On le sait, le temps du vélo est venu. Moins polluant, moins gourmand en surfaces bétonnées, moins bruyant, bon pour la santé, d’un prix abordable, le vélo peut redevenir un moyen de locomotion utile dans notre quotidien, surtout s’il est combiné avec les transports en commun gratuits. Il offre une réponse efficace aux besoins de déplacement et à la crise climatique. Mais le temps du vélo est aussi venu pour les plateformes numériques de commerce en ligne qui ont bien compris l’intérêt de l’utiliser pour maximiser leurs profits.Le capitalisme de plateforme est une forme radicalisée du capitalisme néolibéral qui met en relation directe les clients avec les prestataires de service via des applications numériques : un donneur d’ordre et des exécutantEs, indépendantEs, en concurrence entre eux, soumis au statut de micro-entrepreneur. Pas de cotisations patronales à payer, pas d’outil de travail à fournir, horaires flexibles et décalés, pas de code du travail à respecter, pas de responsabilité en cas d’accident ou de maladie : le jackpot assuré !
Pourquoi le vélo ?
Ces emplois sont occupés la plupart du temps par des jeunes hommes, étudiants ou sans qualification professionnelle, des travailleurs étrangers, voire sans papiers, obligés de louer des comptes bancaires à des Français.

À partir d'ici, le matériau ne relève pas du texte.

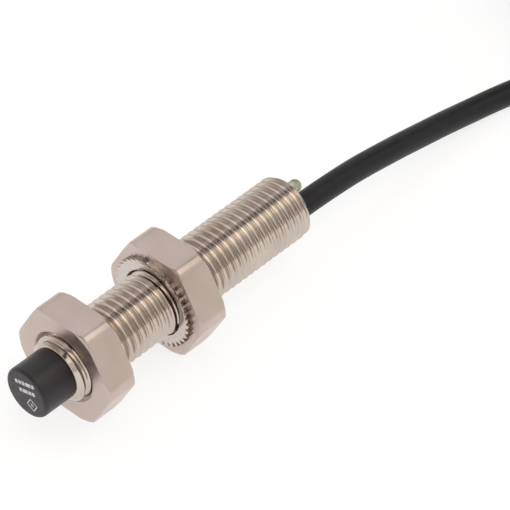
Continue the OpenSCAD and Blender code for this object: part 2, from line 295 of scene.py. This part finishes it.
BOARD_GREEN = mottled("board_green", (0.01, 0.09, 0.035), (0.02, 0.15, 0.06), 1200,
                      (0.25, 0.4), grain=0.012, grain_scale=2500)
CHIP_BLACK = mottled("chip_black", (0.014, 0.014, 0.014), (0.03, 0.03, 0.03), 2500,
                     (0.45, 0.6), grain=0.01, grain_scale=6000)
RESISTOR_BLACK = mottled("resistor_black", (0.01, 0.01, 0.014), (0.03, 0.03, 0.04), 2000,
                         (0.2, 0.35), grain=0.006, grain_scale=5000)
CAPACITOR_TAN = mottled("capacitor_tan", (0.3, 0.19, 0.1), (0.42, 0.29, 0.17), 2000,
                        (0.3, 0.45), grain=0.006, grain_scale=5000)
LED_WHITE = mottled("led_white", (0.6, 0.55, 0.35), (0.75, 0.72, 0.55), 1500,
                    (0.15, 0.3), grain=0.004, grain_scale=3000)
SLEEVE_BRASS = mottled("sleeve_brass", (0.5, 0.36, 0.14), (0.65, 0.48, 0.22), 800,
                       (0.2, 0.35), 1.0, grain=0.01, grain_scale=3000)
RESIN_BROWN = mottled("resin_brown", (0.07, 0.045, 0.02), (0.11, 0.075, 0.035), 600,
                      (0.15, 0.3), grain=0.02, grain_scale=1500)

CAD_MATERIALS = {
    "ferrite_core": FERRITE,
    "coil_bobbin": BOBBIN_IVORY,
    "sensing_coil": WOUND_COPPER,
    "coil_leads": WOUND_COPPER,
    "circuit_board": BOARD_GREEN,
    "oscillator_chip": CHIP_BLACK,
    "output_transistor": CHIP_BLACK,
    "protection_diode": CHIP_BLACK,
    "resistors": RESISTOR_BLACK,
    "capacitors": CAPACITOR_TAN,
    "solder_joints": TINNED,
    "status_led": LED_WHITE,
    "strain_relief_sleeve": SLEEVE_BRASS,
    "rear_plug": PLUG_BLACK,
    "jacket_end": CABLE_BLACK,
    "wire_brown": BROWN_WIRE,
    "wire_blue": BLUE_WIRE,
    "wire_black": BLACK_WIRE,
    "potting_resin": RESIN_BROWN,
}


def paint_cad():
    """Give the nodes that keep their CAD shapes their materials."""
    for node, material in CAD_MATERIALS.items():
        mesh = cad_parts[node].data
        mesh.materials.clear()
        mesh.materials.append(material)


paint_cad()


# ---- Mesh helpers ----

def polar(x, r, turn):
    """A point at radius r round the sensor's axis, turned from +Y towards +Z."""
    return (x, r * math.cos(turn), r * math.sin(turn))


def add_piece(name, points, faces, material, body, crease=35):
    """A mesh from points in millimetres, welded, with edges sharper than crease left sharp."""
    mesh = bpy.data.meshes.new(name)
    mesh.from_pydata([Vector(p) * MM for p in points], [], faces)
    work = bmesh.new()
    work.from_mesh(mesh)
    bmesh.ops.remove_doubles(work, verts=work.verts, dist=WELD * MM)
    bmesh.ops.dissolve_degenerate(work, edges=work.edges, dist=WELD * MM)
    bmesh.ops.recalc_face_normals(work, faces=work.faces)
    work.to_mesh(mesh)
    work.free()
    mesh.materials.append(material)
    mesh.shade_smooth()
    mesh.set_sharp_from_angle(angle=math.radians(crease))
    made = bpy.data.objects.new(name, mesh)
    bpy.context.scene.collection.objects.link(made)
    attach(made, body)
    return made


def skin(columns, around=True):
    """Points and faces of a surface over equal closed columns of points. The row of columns is
    closed too if it goes around."""
    count = len(columns[0])
    points = [p for column in columns for p in column]
    faces = []
    for i in range(len(columns) if around else len(columns) - 1):
        first = i * count
        second = (i + 1) % len(columns) * count
        for j in range(count):
            k = (j + 1) % count
            faces.append((first + j, second + j, second + k, first + k))
    return points, faces


def capped(columns):
    """A skin over a row of columns, with a face at each end of the row."""
    points, faces = skin(columns, around=False)
    count = len(columns[0])
    faces.append(tuple(range(count)))
    faces.append(tuple(len(points) - 1 - i for i in range(count)))
    return points, faces


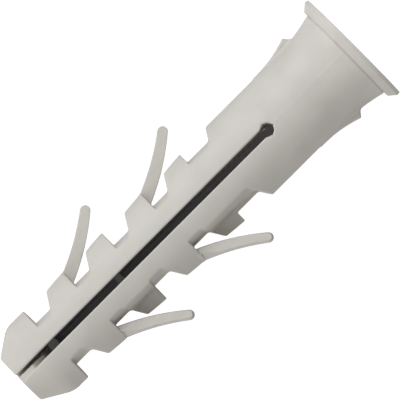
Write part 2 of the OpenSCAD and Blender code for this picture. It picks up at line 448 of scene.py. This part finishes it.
def net_quads(values, number):
    """A quad across each grid edge that the surface crosses, facing outward."""
    inside = values < 0
    n = np.array(values.shape) - 1
    quads = []
    for axis in range(3):
        u, v = (axis + 1) % 3, (axis + 2) % 3
        take = [slice(1, m) for m in n]
        take[axis] = slice(0, n[axis])
        ahead = list(take)
        ahead[axis] = slice(1, n[axis] + 1)
        here, there = inside[tuple(take)], inside[tuple(ahead)]
        for outward in (True, False):
            edges = np.argwhere((here != there) & (here == outward))
            edges = edges + [0 if i == axis else 1 for i in range(3)]
            ring = []
            for du, dv in ((1, 1), (0, 1), (0, 0), (1, 0)):
                cell = edges.copy()
                cell[:, u] -= du
                cell[:, v] -= dv
                ring.append(number[tuple(cell.T)])
            quads.append(np.stack(ring if outward else ring[::-1], axis=1))
    return np.concatenate(quads)


def settle(field, points, step, rounds=5):
    """Moves each point onto the zero surface."""
    for _ in range(rounds):
        slope = gradient(field, points, SETTLE_REACH)
        size = np.maximum((slope**2).sum(axis=1, keepdims=True), SETTLE_SLOPE)
        move = -field(*points.T)[:, None] * slope / size
        points = points + np.clip(move, -step / 2, step / 2)
    return points


def mesh_from(name, field, low, high, step):
    """The surface net of a field, as a mesh in metres."""
    values = sampled(field, low, high, step)
    cells, number = net_points(values)
    points = settle(field, cells * step + np.array(low), step)
    mesh = bpy.data.meshes.new(name)
    mesh.from_pydata(points * MM, [], net_quads(values, number).tolist())
    mesh.validate()
    return mesh


def opened(mesh):
    """An editable copy of a mesh."""
    bm = bmesh.new()
    bm.from_mesh(mesh)
    return bm


def closed(bm, name):
    """A new mesh from an editable one, which is freed."""
    mesh = bpy.data.meshes.new(name)
    bm.to_mesh(mesh)
    bm.free()
    return mesh


def slice_at(bm, depth, **clear):
    """Cuts the faces at a depth and clears a side if asked to. Gives the edges of the cut."""
    made = bmesh.ops.bisect_plane(
        bm, geom=bm.verts[:] + bm.edges[:] + bm.faces[:], dist=CUT_TOLERANCE,
        plane_co=(0, 0, -depth * MM), plane_no=(0, 0, 1), **clear,
    )
    return [e for e in made["geom_cut"] if isinstance(e, bmesh.types.BMEdge)]


def cut(mesh, name, depth, keep_above):
    """The part of a mesh above or below a depth, closed with a flat face."""
    bm = opened(mesh)
    rim = slice_at(bm, depth, clear_inner=keep_above, clear_outer=not keep_above)
    bmesh.ops.triangle_fill(bm, use_beauty=True, edges=rim)
    bmesh.ops.recalc_face_normals(bm, faces=bm.faces)
    return closed(bm, name)


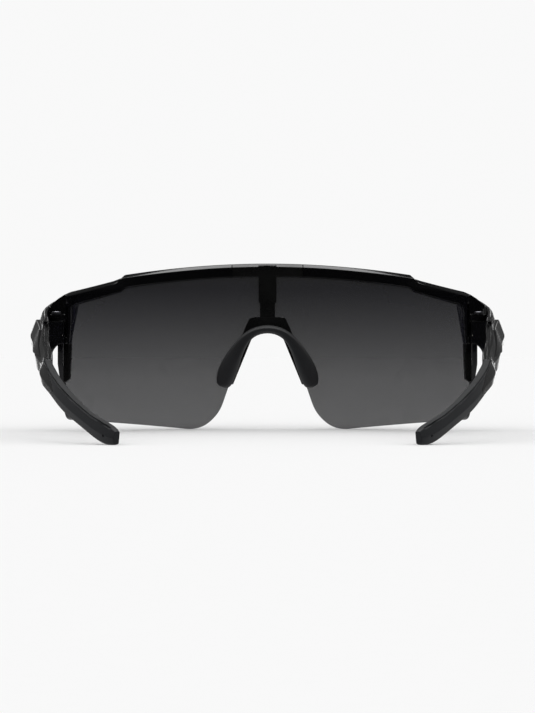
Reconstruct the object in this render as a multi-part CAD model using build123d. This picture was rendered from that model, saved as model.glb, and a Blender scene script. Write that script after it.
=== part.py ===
from build123d import *
import os
from math import cos, hypot, radians, sin

# Wraparound sport sunglasses with a one-piece cylindrical shield lens.
# Millimetres, Z up. The wearer faces -Y, so the wearer's left is +X. The open glasses
# stand on the lens's lower edge and on the two temple tips, all at Z = 0.

# Lens: a vertical cylinder wall
LENS_R = 71.0            # outer face
LENS_T = 2.0
LENS_AXIS_Y = -8.6       # the cylinder's axis, behind the lens
LENS_END_ANGLE = 65.7    # half wrap, in plan
LENS_LEAN = 16.0         # the side edges lean inwards below LENS_LEAN_Z
LENS_LEAN_Z = 21.0
LENS_CORNER_R = 3.0
LENS_IN_BROW = 1.6       # the lens's top edge below the brow's top
NOTCH_LOW = (12.4, 14.1)
NOTCH_HIGH = (6.3, 29.4)
NOTCH_TOP = 33.6

# Brow frame
REAR_LIP = 1.9           # wall behind the lens
FRONT_LIP = 2.2          # wall in front of the lens
BROW_TOP = 53.3          # at the middle
BROW_LOW = 49.1
BROW_STEP_X = 45.2       # the raised middle section ends here
STEP_TOP = 49.1
STEP_LOW = 45.0
BROW_CHAMFER = 1.1
CROSSBAR_HALF = 11.4     # the bridge insert's part of the brow
BLOCK_X = 60.6           # inner side of the end block, behind the lens
BLOCK_LOW = 27.2
END_WALL = 1.3           # end block beyond the lens's side edge
RIB_GROOVE_X = (61.7, 63.0, 64.3)    # upright grooves in the end block's rear face
RIB_GROOVE = (0.5, 0.35)             # width and depth
RIB_GROOVE_Z = (29.2, 39.6)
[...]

Leur outil de travail, c’est le vélo.
Simple, maniable, rapide en ville, supportant des charges, le vélo est le moyen de transport tout trouvé pour les nouveaux esclavagistes de la livraison. Fourni, entretenu, assuré par celui ou celle qui pédale, il assure, dans les villes embouteillées, une rapidité que les autres véhicules ne peuvent fournir. Voilà comment le vélo que nous plébiscitons pour ses qualités écologiques, économiques et sanitaires a été récupéré par les patrons du commerce en ligne qui ont bien saisi l’intérêt de l’assujettir à leur business.
La crise du Covid et Uber
Le capitalisme de plateforme a rendu les travailleurEs à vélo aussi populaires que les soignantEs. Grâce à eux et elles, l’activité des restaurants fermés était maintenue, les livraisons des produits de première nécessité étaient assurées, des repas étaient livrés aux hospitaliers… Monoprix, Franprix, Leclerc, Carrefour s’en sont bien servi.
Les communicants ont réussi à faire passer l’activité des plateformes en ligne pour essentielle à l’économie mise au ralenti par le virus, en particulier aux TPE et PME. Même si, en réalité, les forçats du vélo pédalaient pour livrer des pizzas ou des burgers. Sans droit au chômage, aux congés maladie, sans soutien financier de l’État, les galériens des deux roues ont continué leurs livraisons, au péril de leur santé, s’ils ne se payaient pas les moyens de se protéger. Des luttes chez Deliveroo ont dénoncé ces conditions de bagne. À Bordeaux, des coursiers à vélo ont monté une SCOP pour sortir de l’ubérisation et se réapproprier leur activité.
Deliveroo ou le non-sens du travail
La crise du Covid-19 interroge sur le sens du travail, sur la redéfinition de sa valeur, sur la hiérarchie des emplois. La vraie question est : de quels emplois avons-nous besoin ? Le crise a montré toute l’utilité des métiers très féminisés, invisibles, mal payés, voire méprisés. Les « premierEs de corvée » sont apparus pour ce qu’ils et surtout elles sont : indispensables à la société. Le confinement a mis en avant des priorités dans les consommations, donc dans les productions. Se nourrir en fait partie. Alors, oui, les livreurEs à vélo ont leur utilité dans la livraison de nourriture. Voilà pourquoi ils et elles doivent avoir un vrai statut encadré par le code du travail, un vrai salaire donnant droit à la protection sociale, des horaires fixés, être sans concurrence entre eux, avec les mêmes droits et protections que les salariéEs. Et un outil de travail payé par l’employeur, des vélos en état et équipés. Alors, plus que jamais, faisons au vélo la place qu’il n’aurait jamais dû perdre, pour l’intérêt commun.